Enough talk - let's walk the walk
By Chloe Angyal*
As ethnic tension boils over into violence in Kyrgyzstan this week, rumors have begun to surface on the ground that amid the rioting, shooting and chaos, Kyrgyz women are being raped. Whether or not the rumor is true, the situation is all too familiar. When violence breaks out, women and girls, already vulnerable, are often among the first casualties, and the violence is often systematic, designed to demoralize their communities.
Violence against women and girls is a huge, global problem. As obvious as this statement might seem, somehow we seem to forget that every day, in every corner of the globe, women and girls are subject to acts of violence and cruelty, from the horrific – such as acid attacks and rape as a weapon of war – to the benign, but still deeply harmful – like exclusion from education and lack of access to maternal healthcare.
Last weekend I was reminded of the scope of the problem, and of the need for the United States to make a serious commitment to solving it, as I sat listening to the many distinguished speakers at the No Violence Against Women Conference. The conference, hosted by Hunter College and organized by the National Council for Research on Women and the US National Committee of UNIFEM, brought together influential thinkers, activists and policymakers from around the world to discuss the pressing issue of violence against women.
As I sat listening to them, one message stood out loud and clear: The United States needs to prioritize the prevention of violence against women around the world, and it needs to include women’s voices when making policy to do so. Again and again, I heard stories about how US policy abroad has made violence against women more likely, or about how, despite our best efforts, our policies are not reaching the women and girls who so desperately need our help.
Zainab Salbi, Founder and CEO of Women for Women International, a woman who spends much of her time in disaster and warzones, spoke about the need to make policies that are tailored to the unique culture in which they will be implemented. In Iraq, where Salbi grew up and where Women for Women has crews on the ground, the US altered the system by which food rations were distributed. Before the US-led invasion, rations were distributed through stores, but under US policy, Iraqis must now go to the mosque to collect food. This has made access to food more difficult for women, who were civilians in the store, but second-class citizens in the mosque. “A mosque is not church,” Salbi said: what works in the US does not necessarily work abroad.
Another place where our policy is not performing as it should is Haiti, said Nancy Dorsinville, Senior Policy Advisor at the Office of the UN Special Envoy to Haiti, who spoke alongside Salbi.

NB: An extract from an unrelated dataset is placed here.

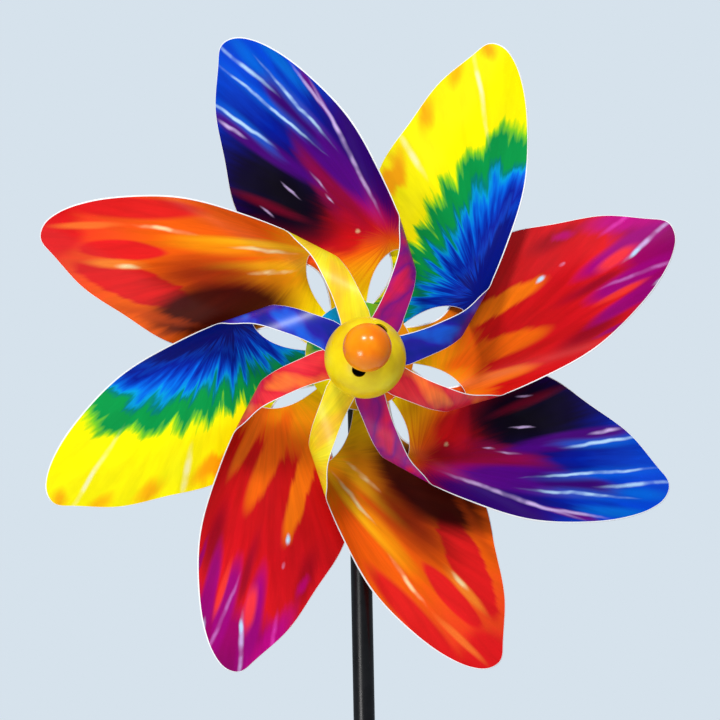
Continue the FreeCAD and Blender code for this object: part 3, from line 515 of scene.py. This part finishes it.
# Each print: where its streaks spring from, how far they drag the colours, the ground colours
# along the petal, and its strokes (start, end, half width, softness, colour, strength), all in
# shares of the petal's length: the first across the wheel outwards, the second towards the arm.
PRINTS = {
    "blue": {
        "source": (0.30, 0.19),
        "drag": 0.09,
        "ground": [(0.10, YELLOW), (0.25, AMBER), (0.29, ORANGE), (0.34, RED), (0.43, DEEP_RED),
                   (0.50, colour(34, 0, 52)), (0.60, INDIGO), (0.74, BLUE), (0.92, BRIGHT_BLUE),
                   (1.0, BRIGHT_BLUE)],
        "strokes": [
            ((0.30, 0.08), (0.43, 0.03), 0.06, 0.25, RED, 0.9),
            # the next two strokes darken the zone by the trailing root: dark dye, and painted shade under
            # the neighbouring petal's curl
            ((0.37, 0.01), (0.70, -0.21), 0.095, 0.45, colour(8, 0, 36), 0.97),
            ((0.42, -0.01), (0.62, -0.12), 0.055, 0.9, colour(4, 0, 10), 0.85),
            ((0.44, -0.05), (0.56, -0.20), 0.012, 0.8, colour(128, 6, 44), 0.8),
            ((0.42, 0.06), (0.62, 0.01), 0.018, 0.8, colour(128, 4, 70), 0.8),
            ((0.36, 0.19), (0.56, 0.10), 0.032, 0.6, MAGENTA, 0.9),
            ((0.37, 0.120), (0.62, 0.030), 0.032, 0.8, colour(150, 2, 58), 0.75),
            ((0.34, 0.24), (0.74, 0.15), 0.05, 0.4, colour(46, 0, 110), 0.92),
            ((0.42, 0.160), (0.85, -0.02), 0.040, 0.25, PURPLE, 0.97),
            ((0.62, 0.065), (0.84, -0.015), 0.024, 0.4, colour(48, 0, 104), 0.9),
            ((0.52, 0.03), (0.82, -0.21), 0.026, 0.3, colour(70, 0, 118), 0.97),
            ((0.70, 0.125), (0.85, 0.083), 0.010, 0.4, colour(104, 6, 128), 0.9),
            ((0.80, 0.075), (0.99, -0.010), 0.014, 0.7, colour(0, 112, 214), 0.7),
            ((0.86, -0.020), (1.00, -0.080), 0.016, 0.7, colour(0, 104, 216), 0.7),
            ((0.64, -0.060), (0.80, -0.150), 0.013, 0.7, colour(0, 84, 200), 0.7),
            ((0.68, 0.030), (0.93, -0.132), 0.015, 0.8, colour(0, 96, 222), 0.65),
            ((0.68, 0.080), (0.90, -0.020), 0.014, 0.8, colour(0, 96, 222), 0.60),
            ((0.70, -0.086), (0.86, -0.204), 0.014, 0.8, colour(0, 92, 214), 0.65),
            ((0.66, 0.040), (0.91, -0.124), 0.0042, 0.7, ICE, 0.92),
            ((0.65, 0.092), (0.87, -0.006), 0.0042, 0.7, ICE, 0.92),
            ((0.69, -0.080), (0.84, -0.196), 0.0050, 0.7, ICE, 0.92),
            ((0.84, -0.026), (0.975, -0.116), 0.0050, 0.8, ICE, 0.8),
            ((0.445, 0.172), (0.74, 0.116), 0.0052, 0.8, LILAC, 0.92),
            ((0.725, 0.117), (0.85, 0.070), 0.0040, 0.8, LILAC, 0.7),
            ((0.72, -0.142), (0.778, -0.190), 0.0050, 0.8, LILAC, 0.95),
            ((0.50, -0.035), (0.545, -0.06), 0.0028, 0.8, LILAC, 0.7),
            ((0.50, 0.048), (0.548, 0.026), 0.0028, 0.8, LILAC, 0.8),
            ((0.455, 0.060), (0.48, 0.050), 0.0028, 0.8, LILAC, 0.8),
            ((0.47, -0.125), (0.50, -0.145), 0.0032, 0.8, LILAC, 0.8),
            ((0.345, 0.105), (0.355, 0.102), 0.0050, 0.8, CREAM, 0.9),
        ],
        "arm": [colour(184, 0, 112), colour(138, 0, 136), colour(222, 18, 84)],
    },
    "orange": {
        "source": (0.24, 0.24),
        "drag": 0.08,
        "ground": [(0.12, YELLOW), (0.30, AMBER), (0.42, ORANGE), (0.70, ORANGE),
                   (0.90, colour(240, 60, 30)), (0.97, RED)],
        "strokes": [
            ((0.24, 0.23), (0.58, 0.09), 0.012, 0.8, colour(254, 196, 20), 0.8),
            ((0.24, 0.17), (0.48, 0.05), 0.014, 0.8, colour(254, 190, 20), 0.7),
            ((0.26, 0.12), (0.44, 0.03), 0.018, 0.8, AMBER, 0.8),
            ((0.40, 0.14), (0.64, 0.05), 0.020, 0.7, AMBER, 0.7),
            ((0.60, 0.170), (0.98, 0.00), 0.032, 0.25, colour(222, 24, 28), 0.95),
            ((0.65, 0.010), (0.88, -0.090), 0.029, 0.15, colour(228, 26, 30), 0.97),
            ((0.51, -0.088), (0.86, -0.142), 0.050, 0.12, colour(222, 22, 28), 0.97),
            ((0.89, -0.05), (1.01, -0.12), 0.060, 0.35, colour(226, 24, 28), 0.95),
            ((0.81, 0.020), (0.965, -0.064), 0.010, 0.5, colour(250, 116, 44), 0.9),
            ((0.68, -0.050), (0.83, -0.114), 0.013, 0.5, colour(252, 132, 40), 0.95),
            ((0.70, -0.066), (0.75, -0.085), 0.006, 0.8, CREAM, 0.7),
            # the next two strokes darken the zone by the trailing root: dark dye, and painted shade under
            # the neighbouring petal's curl
            ((0.32, 0.07), (0.64, -0.05), 0.055, 0.70, colour(120, 14, 4), 0.80),
            ((0.25, 0.04), (0.60, -0.18), 0.080, 0.28, DYE_AND_SHADE_BROWN, 0.97),
            ((0.50, -0.15), (0.70, -0.20), 0.014, 0.8, colour(200, 70, 10), 0.7),
            ((0.615, 0.092), (0.735, 0.053), 0.0050, 0.8, CREAM, 0.65),
            ((0.33, 0.175), (0.45, 0.125), 0.0050, 0.8, CREAM, 0.8),
            ((0.30, 0.125), (0.38, 0.08), 0.0050, 0.8, CREAM, 0.7),
        ],
        "arm": [colour(255, 240, 40), colour(255, 226, 20), colour(255, 200, 40)],
    },
    "red": {
        "source": (0.16, 0.20),
        "drag": 0.075,
        "ground": [(0.10, YELLOW), (0.22, AMBER), (0.33, colour(236, 96, 8)), (0.37, colour(206, 18, 16)),
                   (0.62, colour(204, 14, 24)), (0.80, colour(222, 20, 30)), (0.87, colour(160, 0, 98)),
                   (1.0, colour(140, 0, 96))],
        "strokes": [
            ((0.40, 0.045), (0.62, 0.050), 0.030, 0.5, colour(196, 16, 22), 0.8),
            ((0.38, 0.146), (0.54, 0.126), 0.016, 0.5, colour(190, 16, 18), 0.8),
            ((0.26, 0.012), (0.585, -0.060), 0.026, 0.25, colour(248, 118, 8), 0.97),
            ((0.24, 0.105), (0.55, 0.086), 0.030, 0.25, colour(238, 100, 8), 0.97),
            ((0.22, 0.180), (0.48, 0.180), 0.022, 0.3, colour(240, 108, 16), 0.95),
            ((0.58, 0.150), (0.78, 0.110), 0.022, 0.7, colour(104, 0, 28), 0.7),
            ((0.58, -0.150), (0.74, -0.190), 0.024, 0.7, colour(120, 0, 24), 0.6),
            ((0.62, 0.020), (0.82, -0.020), 0.014, 0.7, colour(116, 0, 40), 0.6),
            ((0.70, -0.040), (1.02, -0.130), 0.028, 0.35, colour(160, 0, 122), 0.95),
            ((0.76, -0.170), (1.00, -0.150), 0.030, 0.5, colour(192, 2, 130), 0.9),
            ((0.70, 0.038), (0.98, -0.020), 0.024, 0.35, colour(160, 0, 122), 0.95),
            ((0.68, 0.108), (0.98, 0.030), 0.019, 0.35, colour(150, 0, 112), 0.95),
            ((0.69, 0.148), (0.84, 0.130), 0.007, 0.5, colour(150, 0, 100), 0.9),
            ((0.75, -0.040), (0.87, -0.076), 0.016, 0.5, colour(255, 56, 56), 0.9),
            ((0.72, 0.056), (0.87, 0.028), 0.009, 0.5, colour(252, 58, 44), 0.9),
            ((0.66, -0.174), (0.71, -0.168), 0.012, 0.8, MAGENTA, 0.8),
            ((0.80, -0.140), (0.90, -0.176), 0.006, 0.8, colour(230, 60, 180), 0.8),
            ((0.855, -0.056), (0.99, -0.118), 0.0060, 0.8, LILAC, 0.85),
            ((0.852, -0.052), (0.885, -0.068), 0.0050, 0.7, ICE, 0.92),
            ((0.78, 0.012), (0.95, -0.004), 0.0050, 0.8, colour(214, 130, 214), 0.8),
            ((0.90, 0.045), (0.94, 0.034), 0.0050, 0.8, ICE, 0.9),
            ((0.565, -0.056), (0.592, -0.066), 0.0052, 0.7, ICE, 0.95),
            ((0.645, -0.086), (0.66, -0.092), 0.0040, 0.8, LILAC, 0.8),
        ],
        "arm": [colour(236, 48, 58), colour(222, 26, 50), colour(246, 110, 44)],
    },
    "green": {
        "source": (0.32, 0.24),
        "drag": 0.15,
        "fingers": 4.2,
        "ground": [(0.0, YELLOW), (1.0, YELLOW)],
        "strokes": [
            ((0.42, -0.17), (0.58, -0.19), 0.034, 0.5, AMBER, 0.9),
            ((0.67, -0.165), (0.76, -0.195), 0.020, 0.8, AMBER, 0.8),
            ((0.83, -0.155), (0.90, -0.175), 0.020, 0.8, AMBER, 0.7),
            ((0.95, -0.10), (0.99, -0.12), 0.022, 0.8, AMBER, 0.8),
            ((0.60, -0.12), (0.66, -0.20), 0.030, 0.9, colour(240, 236, 10), 0.8),
            ((0.955, -0.156), (0.775, -0.010), 0.0060, 0.8, CREAM, 0.95),
            ((0.618, -0.205), (0.562, -0.105), 0.0080, 0.8, CREAM, 0.8),
        ],
        "arm": [colour(2, 26, 150), colour(34, 24, 176), colour(16, 92, 226)],
    },
}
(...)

Since January 12th, when an earthquake reduced most of the already impoverished capital Port au Prince to rubble, US aid and aid workers have flooded Haiti, but have done little to curb the rampant violence against women, Dorsinville said. Sexual assault and rape have become widespread since January, she reported, and adolescent girls are particularly at risk. The practice of distributing food rations to men has led to a rise in transactional sex so noticeable that Dorsinville predicted a baby boom in September, nine months after the quake. Despite efforts to put more women aid workers on the ground, most aid workers are men, and Haitian women feel uncomfortable reporting sexual assaults and rapes to them. And even when they do, there is no system for documenting the crimes. In short, despite the sums of American money pouring into Haiti, systemic and structural violence against women continues, with no end in sight.

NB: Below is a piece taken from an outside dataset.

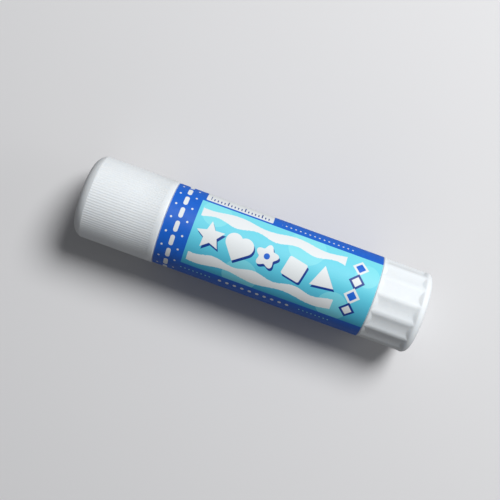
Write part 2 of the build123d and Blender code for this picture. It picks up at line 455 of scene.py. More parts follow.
glueLook = {
    "colour": (0.86, 0.85, 0.79, 1.0),
    "cloudColour": (0.78, 0.77, 0.70, 1.0),
    "cloud": (240.0, 4.0, 0.6),
    "cloudLevel": 0.3,
    "cloudContrast": 1.4,
    "drawn": (1700.0, 3.0, 0.6),
    "drawnStretch": (0.08, 1.0, 1.0),
    "drawnHeight": 0.35,
    "pits": (1300.0, 2.0, 0.5),
    "pitLevel": 0.66,
    "pitSharpness": 9.0,
    "pitDepth": 0.8,
    "soft": (330.0, 3.0, 0.5),
    "softHeight": 0.9,
    "bump": 0.35,
    "bumpDistance": 0.00012,
    "roughness": 0.30,
    "roughnessSpread": 0.22,
    "ior": 1.45,
    "depth": 0.45,
    "lightReach": (0.0035, 0.0031, 0.0024),
}


def glueMaterial():
    # waxy adhesive: it lets light in, and its skin is drawn lengthwise with a few pits
    look = glueLook
    material, tree, shader = newMaterial("glueWax")
    place = objectPlace(tree)
    cloud = noise(tree, place, *look["cloud"])
    clouded = (cloud - look["cloudLevel"]) * look["cloudContrast"]
    colour = paint(tree, look["colour"], clouded, look["cloudColour"])
    tree.links.new(colour, shader.inputs["Base Color"])
    drawn = noise(tree, stretched(tree, place, look["drawnStretch"]), *look["drawn"])
    pits = (noise(tree, place, *look["pits"]) - look["pitLevel"]) * look["pitSharpness"]
    pit = pits.atLeast(0.0).atMost(1.0)
    soft = noise(tree, place, *look["soft"])
    relief = drawn * look["drawnHeight"] + soft * look["softHeight"] - pit * look["pitDepth"]
    bump(tree, shader, relief, look["bump"], look["bumpDistance"])
    plug(tree, soft * look["roughnessSpread"] + look["roughness"], shader.inputs["Roughness"])
    shader.inputs["IOR"].default_value = look["ior"]
    shader.inputs["Subsurface Weight"].default_value = look["depth"]
    shader.inputs["Subsurface Radius"].default_value = look["lightReach"]
    shader.inputs["Subsurface Scale"].default_value = 1.0
    return material


# Label print

# The film laid flat, in mm: u runs from its edge at the cap, v round the stick from the line that faces up,
# and v grows towards the side that the camera's foot is on.
printLook = {
    "royalBlue": srgb(18, 98, 204),
    "turquoise": srgb(102, 208, 228),
    "paleTurquoise": srgb(148, 232, 236),
    "paintedShadeTurquoise": srgb(58, 166, 204),
    "navy": srgb(10, 56, 140),
    "white": srgb(226, 231, 233),
    "edgeSoftness": 0.05,
    "bandEnd": 8.0,
    "panelLow": -10.75,
    "panelHigh": 10.07,
    "pastFilm": 80.0,
    "paintedLightAbove": 0.35,
    "paintedShadeBelow": 0.45,
    "paintedShadeGain": 1.7,
    "discStrength": 0.42,
    "rowCentre": 29.8,
    "rowPitch": 8.2,
    "cutOutSize": 3.25,
    "shadowShift": (0.50, 0.62),
    "flowerRise": -0.30,
    "flowerEye": 0.85,
    "diamondPlace": 55.2,
    "diamondRises": (-6.3, -2.1, 2.1, 6.3),
    "diamondSize": 2.35,
    "diamondRim": 0.62,
}
# each disc is (u, v, radius)
discs = ((13.0, -7.6, 4.2), (24.5, 7.4, 5.0), (39.5, -7.2, 5.4), (51.0, 6.6, 4.4), (57.5, -5.0, 3.4))
# an edge is (length of its wave, swing, distance from the panel's middle), a side is (direction, phase)
ribbonShape = {
    "inner": (11.5, 0.55, 5.35),
    "outer": (17.0, 0.6, 8.15),
    "outerPhase": 1.7,
    "sides": ((-1, 0.4), (1, 2.1)),
    "torn": (190.0, 3.0, 0.6),
    "tornDepth": 0.5,
    "afterBand": 1.1,
    "end": 50.8,
}
# shares of the size of a cut-out shape, and the star's rounding in mm
cutOutShape = {
    "starReach": 1.18,
    "starNotch": 0.56,
    "starRounding": 0.12,
    "heartHalf": 0.52,
    "heartRise": 0.25,
    "petals": 5.0,
    "petalDepth": 0.17,
    "flowerSize": 0.86,
    "flowerSlope": 0.9,
    "squareHalf": 0.86,
    "squareCorner": 0.16,
    "triangleRise": -0.12,
    "triangleSize": 0.60,
    "triangleSlope": (0.866, 0.5),
}
bandShape = {
    "round": 74.14,
    "stitches": 18,
    "centre": 3.9,
    "stitchHalf": 0.95,
    "stitchRadius": 0.62,
    "dotOffset": 2.35,
    "dotRadius": 0.3,
}
ruleShape = {
    "start": 8.76,
    "end": 28.4,
    "near": -11.5,
    "far": -21.5,
    "corner": 0.35,
    "tickPitch": 1.0,
    "tickHalf": 0.16,
    "tickLength": 1.2,
    "tallPitch": 5.0,
    "tallHalf": 0.5,
    "tallExtra": 1.3,
    "inset": 0.7,
    "margin": 1.2,
}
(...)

Finally, Joanne Sandler, Deputy Executive Director at UNIFEM, observed that simply sending aid workers and peacekeepers to violent areas around the world is not enough: we have to train those peacekeepers to identify and prevent violence against women and girls. When asked why there weren’t protecting women from sexual violence, Sandler said, peacekeepers responded, “because we weren’t ordered to do it.” In order to ensure women’s safety in warzones and disaster zones, the protection of women against rape and sexual violence must be added to the mandate of peacekeepers. Though cracking down on violence against women will require a change in attitude and vigilance on the ground, the effort must start at the top: peacekeepers won’t protect women from sexual violence unless they are “ordered to do it” by their superiors.
Violence against women is holding us all back: when women suffer, the world suffers. For too long, we have talked about the importance of preventing violence against women and girls, while taking very little action, or the wrong action, to change the situation. As Zainab Salbi said, “we have learned to talk the talk.” Now, it is time to walk the walk, to implement policies that include the voices of the women they will impact, and that are tailored to the unique needs of the places where they’ll be implemented.
If we ever want to end violence against women, we need to ensure that women’s perspectives are heard and their needs met. Women need to be at the planning table, and they need to be on the ground. In this, the US must lead partly by example. Salbi pointed to the irony of the United States encouraging those nations where we send aid to include more women: “When we send teams that are 50% women,” she said, “then we can preach gender equality.” There is work to be done, at home, and abroad, to end the horrific violence being perpetrated against women and girls all over the world every day. The time has come to act. Salbi concluded her comments by saying, “I don’t want to spend another twenty years of my life talking the talk.” Well, neither do I.
*Chloe Angyal is a writer and blogger from Sydney, Australia. She writes about gender issues at Feministing.com, and her work has been published in the Guardian UK and the Christian Science Monitor. She lives in New York City.